HALPIN: Mark, you seem to have implied that maybe the president is more concerned about securing the electoral votes in places like Florida, where he won narrowly or for that matter New Mexico.

How do you think this helps the president in those crucial battleground states?

KRIKORIAN: Well, frankly, I don't think it does help him. There is this idea that promoting open borders and loose enforcement of the immigration laws is something that Hispanics want.

And the fact is that we polled people on amnesty right before 9/11, before the security issue became important. And Hispanics were split half and half about whether they thought amnesty was a good idea.
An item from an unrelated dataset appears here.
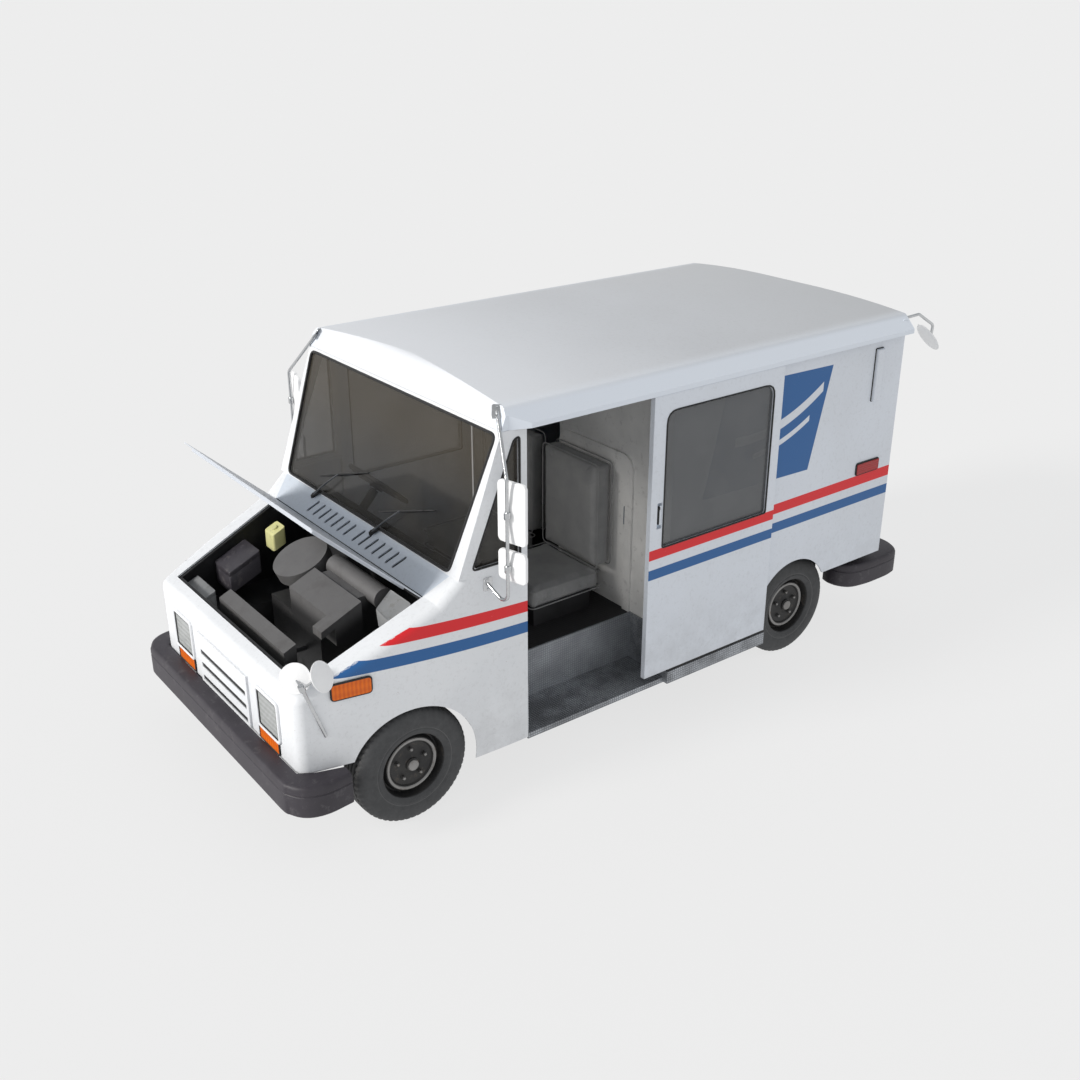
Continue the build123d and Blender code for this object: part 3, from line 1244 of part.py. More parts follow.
def make_engine_bay_liner():
    front_wall = HOOD_FRONT - 25
    rear = FLOOR_FRONT - FIREWALL
    lip_top = HOOD_SKIN + LIP_GAP
    with BuildPart() as liner:
        for side in (1, -1):
            wall = sorted((side * LINER_LOW_X, side * (LINER_LOW_X + LINER_WALL)))
            block(wall, (front_wall, rear), (LINER_BOTTOM, LINER_SHELF + LINER_WALL))
            near, far = side * (HOOD_HALF_FRONT + 8), side * (HOOD_HALF_REAR + 26)
            plan_cut([(side * LINER_LOW_X, front_wall), (near, front_wall), (far, rear),
                      (side * LINER_LOW_X, rear)], (LINER_SHELF, LINER_SHELF + LINER_WALL))
            thick = side * LINER_WALL
            plan_cut([(near - thick, front_wall), (near, front_wall), (far, rear),
                      (far - thick, rear)], (LINER_SHELF, BELT_HEIGHT))
        half = HOOD_HALF_FRONT + 8
        block((-half, half), (front_wall, front_wall + LINER_WALL), (LINER_SHELF, BELT_HEIGHT))
        block((-LINER_LOW_X, LINER_LOW_X), (front_wall, front_wall + LINER_WALL),
              (FLOOR_HEIGHT, LINER_SHELF))
        with BuildSketch(HOOD_PLANE.offset(-lip_top - LINER_WALL)):
            with Locations((0, 0)):
                Rectangle(3 * BODY_HALF_WIDTH, 3 * BODY_HALF_WIDTH)
        extrude(amount=BELT_HEIGHT, mode=Mode.SUBTRACT)
        with BuildSketch(HOOD_PLANE.offset(-lip_top - LINER_WALL)):
            add(hood_outline(8))
            add(hood_outline(-LIP_WIDTH), mode=Mode.SUBTRACT)
        extrude(amount=LINER_WALL)
    save(liner.part, "engine_bay_liner")


def hood_outline(grow):
    # plan of the hood opening on its slope, grown or shrunk all round
    with BuildSketch() as outline:
        with BuildLine():
            rear, front = HOOD_HALF_REAR + grow, HOOD_HALF_FRONT + grow
            low, high = -HOOD_LENGTH - grow, min(grow, 0)
            Polyline((-rear, high), (rear, high), (front, low), (-front, low), close=True)
        make_face()
    return outline.sketch


def make_engine():
    with BuildPart() as engine:
        side_cut([(ENGINE_FRONT, ENGINE_LOW), (ENGINE_FRONT, ENGINE_DECK), (ENGINE_REAR, ENGINE_DECK),
                  (ENGINE_REAR, ENGINE_LOW)], ENGINE_X)
        side_cut([(ENGINE_FRONT, ENGINE_DECK), (ENGINE_FRONT, bay_top(ENGINE_FRONT)), (5, bay_top(5)),
                  (5, ENGINE_DECK)], DUCT_X)
        side_cut([(-231, bay_top(-231) - 40), (-231, bay_top(-231)),
                  (ENGINE_FRONT, bay_top(ENGINE_FRONT)), (ENGINE_FRONT, bay_top(ENGINE_FRONT) - 40)],
                 (DUCT_X[1] - 90, DUCT_X[1]))
        height = bay_top(INTAKE_STATION) - INTAKE_RADIUS
        rod((DUCT_X[0] + 20, INTAKE_STATION, height), (DUCT_X[1] + 30, INTAKE_STATION, height),
            INTAKE_RADIUS)
        block((DUCT_X[0] + 60, DUCT_X[1] - 60), (0, INTAKE_STATION), (ENGINE_DECK, height))
        rod((FAN_X, ENGINE_FRONT - 1, FAN_HEIGHT), (FAN_X, ENGINE_FRONT + 60, FAN_HEIGHT),
            FAN_SHAFT + SHAFT_CLEARANCE, mode=Mode.SUBTRACT)
    save(engine.part, "engine")


def make_fan():
    with BuildPart() as fan:
        rod((FAN_X, FAN_STATION - 14, FAN_HEIGHT), (FAN_X, FAN_STATION + 14, FAN_HEIGHT), 46)
        rod((FAN_X, FAN_STATION, FAN_HEIGHT), (FAN_X, ENGINE_FRONT + 50, FAN_HEIGHT), FAN_SHAFT)
        for blade in range(FAN_BLADES):
            turn = blade * 360 / FAN_BLADES
            with BuildSketch(Plane.XZ.offset(-at(FAN_STATION - 6))):
                with Locations(Location((FAN_X, FAN_HEIGHT, 0), (0, 0, turn))):
                    with Locations((FAN_RADIUS / 2 + 14, 0)):
                        Rectangle(FAN_RADIUS - 28, 62)
            extrude(amount=-8)
    save(fan.part, "fan")


def make_bay_units():
    with BuildPart() as radiator:
        side_cut([(RADIATOR[0], LINER_BOTTOM + 100), (RADIATOR[0], bay_top(RADIATOR[0])),
                  (RADIATOR[1], bay_top(RADIATOR[1])), (RADIATOR[1], LINER_BOTTOM + 100)],
                 (-RADIATOR_HALF, RADIATOR_HALF))
    save(radiator.part, "radiator")
    with BuildPart() as air_cleaner:
        across, back = AIR_CLEANER
        down = (back - COWL_FRONT) / cos(radians(HOOD_SLOPE))
        with BuildSketch(HOOD_PLANE.offset(-BAY_DEPTH + 8)):
            with Locations((across, down)):
                Circle(AIR_CLEANER_RADIUS)
        extrude(amount=-AIR_CLEANER_DEPTH)
        rod((across, back, ENGINE_DECK), (across, back, bay_top(back) - 30), 52)
    save(air_cleaner.part, "air_cleaner")
    shelf = LINER_SHELF + LINER_WALL
    with BuildPart() as battery_and_tanks:
        side_cut([(-283, shelf), (-283, bay_top(-283)), (-90, bay_top(-90)), (-90, shelf)],
                 (-735, -531))
        block((-690, -580), (14, 96), (shelf, bay_top(14) + 8))
        block((-720, -470), (-475, -395), (shelf, bay_top(-475)))
    save(battery_and_tanks.part, "battery_and_tanks")


# ---------------------------------------------------------------- cab fittings
def column_point(back):
    lean = radians(WHEEL_LEAN)
    x, station, height = WHEEL_CENTRE
    return (x, station - back * sin(lean), height - back * cos(lean))


def make_dashboard():
    # dash shelf with the steering column jacket and the pedal pin
    front, rear, low, high = DASH
    with BuildPart() as dashboard:
        side_cut([(front, low), (front, high), (rear - 30, high), (rear, high - 40), (rear, low)],
                 (-DASH_HALF, DASH_HALF))
        rod(column_point(COLUMN_TOP), column_point(COLUMN_TOP + 220), COLUMN_RADIUS)
        station, height = PEDAL_PIVOT
        span = (BRAKE_X - 50, GAS_X + 50)
        rod((span[0], station, height), (span[1], station, height), PEDAL_PIN)
        for cheek in (span[0], (span[0] + span[1]) / 2 - 3, span[1] - 6):
            block((cheek, cheek + 6), (station - 16, station + 16), (height - 14, low))
        rod(column_point(COLUMN_TOP - 1), column_point(COLUMN_TOP + 40),
            COLUMN_SHAFT + SHAFT_CLEARANCE, mode=Mode.SUBTRACT)
    save(dashboard.part, "dashboard")


def make_steering_wheel():
    centre = Vector(WHEEL_CENTRE[0], at(WHEEL_CENTRE[1]), WHEEL_CENTRE[2])
    lean = radians(WHEEL_LEAN)
    facing = Plane(origin=centre, x_dir=(1, 0, 0), z_dir=(0, sin(lean), cos(lean)))
    with BuildPart() as steering_wheel:
        section = Plane(origin=centre, x_dir=(1, 0, 0), z_dir=(0, cos(lean), -sin(lean)))
        with BuildSketch(section):
            with Locations((WHEEL_RIM, 0)):
                Circle(WHEEL_GRIP)
        revolve(axis=Axis(centre, facing.z_dir))
        with BuildSketch(facing.offset(-34)):
            Circle(42)
        extrude(amount=30)
        for turn in (0, 180, 270):
            with BuildSketch(facing.offset(-24)):
                with Locations(Location((0, 0, 0), (0, 0, turn))):
                    with Locations(((WHEEL_RIM + 30) / 2, 0)):
                        Rectangle(WHEEL_RIM - 30, 30)
            extrude(amount=14)
        with BuildSketch(facing.offset(-COLUMN_TOP - 34)):
            Circle(COLUMN_SHAFT)
        extrude(amount=COLUMN_TOP + 10)
    save(steering_wheel.part, "steering_wheel")


def make_seat(left, name, raised):
    right = left - SEAT_WIDTH
    rear = SEAT_FRONT + SEAT_LENGTH
    with BuildPart() as base:
        inset = SEAT_BASE_INSET
        block((right + inset, left - inset), (SEAT_FRONT + inset, rear - inset),
              (FLOOR_HEIGHT + raised, SEAT_LOW - 1))
    save(base.part, f"{name}_seat_base")
    with BuildPart() as cushions:
        block((right, left), (SEAT_FRONT, rear), (SEAT_LOW, SEAT_TOP))
        block((right, left), (BACK_FRONT, BACK_FRONT + BACK_DEPTH), (SEAT_TOP + 2, BACK_TOP))
        fillet(cushions.edges(), SEAT_ROUND)
    save(cushions.part, f"{name}_seat_cushions")


def make_pedals():
    station, height = PEDAL_PIVOT
    for name, x, pad in (("brake_pedal", BRAKE_X, (44, 34)), ("accelerator_pedal", GAS_X, (24, 60))):
        with BuildPart() as pedal:
            rod((x - 12, station, height), (x + 12, station, height), PEDAL_PIN + 9)
            rod((x, station, height), (x, PEDAL_FOOT[0], PEDAL_FOOT[1]), 8)
            block((x - pad[0], x + pad[0]), (PEDAL_FOOT[0] - 4, PEDAL_FOOT[0] + 8),
                  (PEDAL_FOOT[1] - pad[1], PEDAL_FOOT[1] + pad[1]))
            rod((x - 14, station, height), (x + 14, station, height), PEDAL_PIN + SHAFT_CLEARANCE,
                mode=Mode.SUBTRACT)
        save(pedal.part, name)


os.makedirs("parts", exist_ok=True)
make_nose_shell()
make_grille()
make_cowl_panel()
make_cab_frame()
make_cab_glass()
make_roof()
make_cargo_sides()
make_rear_frame()
make_rear_curtain()
make_floor_pan()
make_step_plates()
make_bulkhead()
make_hood()
make_door(DOOR_FRONT + DOOR_TRAVEL, "left")
make_door(DOOR_FRONT, "right")
make_door_rails()
make_front_bumper()
make_rear_bumper()
make_headlamps()
make_amber_lamps()
make_red_lamps()
make_mirror_arms()
make_mirror_heads()
make_cross_view_discs()
make_tail_mirror()
make_wipers()
make_wheel(0, FRONT_TYRE_FACE, "front")
make_wheel(WHEELBASE, REAR_TYRE_FACE, "rear")
make_knuckles()
make_chassis_frame()
make_rear_axle()
make_tank_and_exhaust()
make_mudflaps()
make_engine_bay_liner()
make_engine()
make_fan()
make_bay_units()
make_dashboard()
make_steering_wheel()
make_seat(SEAT_LEFT_EDGE, "side", 0)
make_seat(DRIVER_LEFT_EDGE, "driver", SEAT_RUNNER)
make_pedals()
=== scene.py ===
from math import cos, pi, radians, sin, sqrt, tan
import bmesh
import bpy
import numpy as np
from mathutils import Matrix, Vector


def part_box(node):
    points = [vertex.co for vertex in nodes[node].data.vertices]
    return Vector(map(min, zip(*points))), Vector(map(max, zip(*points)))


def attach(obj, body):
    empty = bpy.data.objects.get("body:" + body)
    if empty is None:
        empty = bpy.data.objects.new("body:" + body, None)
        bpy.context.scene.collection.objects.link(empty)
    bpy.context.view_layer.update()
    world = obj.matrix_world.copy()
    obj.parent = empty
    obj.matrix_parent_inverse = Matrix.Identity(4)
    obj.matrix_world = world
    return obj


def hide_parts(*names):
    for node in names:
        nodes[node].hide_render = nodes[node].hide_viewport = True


# Mail delivery truck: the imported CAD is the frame, and the looks are built round it.
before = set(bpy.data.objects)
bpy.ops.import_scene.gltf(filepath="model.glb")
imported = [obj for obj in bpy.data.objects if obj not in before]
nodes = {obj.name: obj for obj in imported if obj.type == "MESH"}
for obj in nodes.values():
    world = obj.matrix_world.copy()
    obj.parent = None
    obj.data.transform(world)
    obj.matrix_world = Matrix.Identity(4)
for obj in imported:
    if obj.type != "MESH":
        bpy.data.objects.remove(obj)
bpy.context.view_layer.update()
scene = bpy.context.scene
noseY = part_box("front_bumper")[0].y + 0.686    # the front axle's place along Y
print("frame loaded", len(nodes), "nodes")


def at(station):
    return noseY + station    # station: metres behind the front axle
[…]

And then we asked them would supporting amnesty make you more or less likely to support the president or to support Republicans in Congress, and overwhelmingly the Hispanic who is said it would make a difference to their vote said it would make them less likely to vote Republican.

So quite frankly, I don't think there's any angle.

CULLITON: We have some differing polls. We have some completely differing polls, and we represent a Latino civil rights group.

And people who are immigrants are frankly part of our communities. They're not illegal aliens from another planet. They're people who are business owners, teachers, doctors, people who are working very, very hard and contributing to the U.S. economy.

And, again, we're not talking about an amnesty here. We're talking about an earned legalization. And all that we're talking about is giving the current generation of immigrants, many of whom are Latino, the same chance as all the previous generations of immigrants that made America great, that make America strong, that keep us secure.

KRIKORIAN: Katherine is using the same euphemisms that the White House and other people are using, earned legalization. Phased-in access to earned normalization. It's all a lot of semantics.

(CROSSTALK)

HANNITY: Thank you both.

Appreciate your time. Thank you for being with us.